La crème fraîche est pleine de bonnes bactéries
Paradoxalement, c’est une invention française, la pasteurisation, qui aurait pu condamner ce petit miracle de la nature peu conforme aux normes sanitaires. En supprimant les bactéries nocives, elle altère aussi le processus de fermentation naturelle. Heureusement, l’industrie agroalimentaire a trouvé la solution. Après pasteurisation, on rajoute des ferments lactiques, pour faire épaissir la crème et lui donner ce petit goût si délicieusement acide : c’est la maturation ou ensemencement. On bloque l’action des ferments en la stockant au frais. Mais elle reste un produit vivant, d’où son nom de crème fraîche. Et donc une espèce à protéger à l’heure du tout aseptisé et de l’UHT. C’est chose faite pour la crème fraîche d’Isigny qui bénéficie d’une AOP (Appellation d’origine protégée). Produite depuis plus d’un siècle dans cette commune maritime normande, elle se caractérise par une grande finesse. Son AOP impose qu’elle contienne au moins 35 % de matière grasse (contre 30 pour une crème fraîche classique). En réalité, elle en affiche 40 %. Riche et dense, elle est très appréciée en cuisine pour sa belle tenue. La crème de la crème, en quelque sorte…
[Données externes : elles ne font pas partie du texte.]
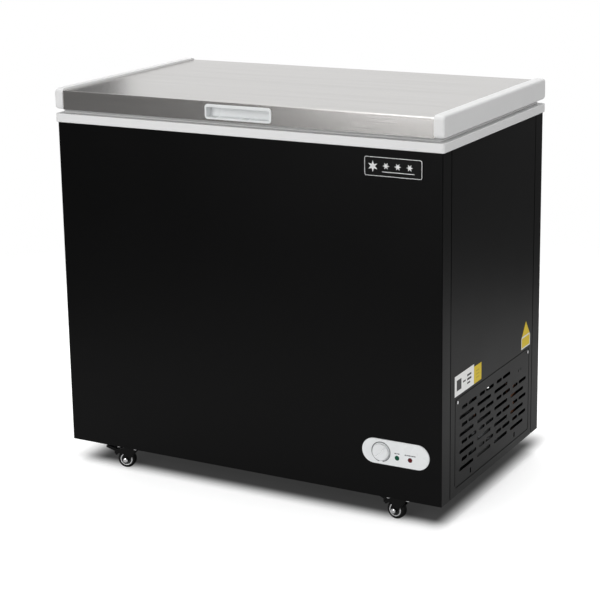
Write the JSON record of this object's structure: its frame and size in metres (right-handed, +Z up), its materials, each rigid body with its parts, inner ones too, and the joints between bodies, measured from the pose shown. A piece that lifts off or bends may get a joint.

Ne vous laissez pas conter... fleurette !
Si les termes crème et fraîche sont réglementés, celui de « fleurette » ne l’est pas. En théorie, il désigne la crème liquide (non ensemencée) et fraîche (pasteurisée). En pratique, il est souvent utilisé pour désigner une crème liquide UHT. Gardez donc un œil sur les étiquettes. La vraie crème fleurette ne contient pas d’additif (épaississant ou conservateur). Elle est idéale pour être fouettée en chantilly.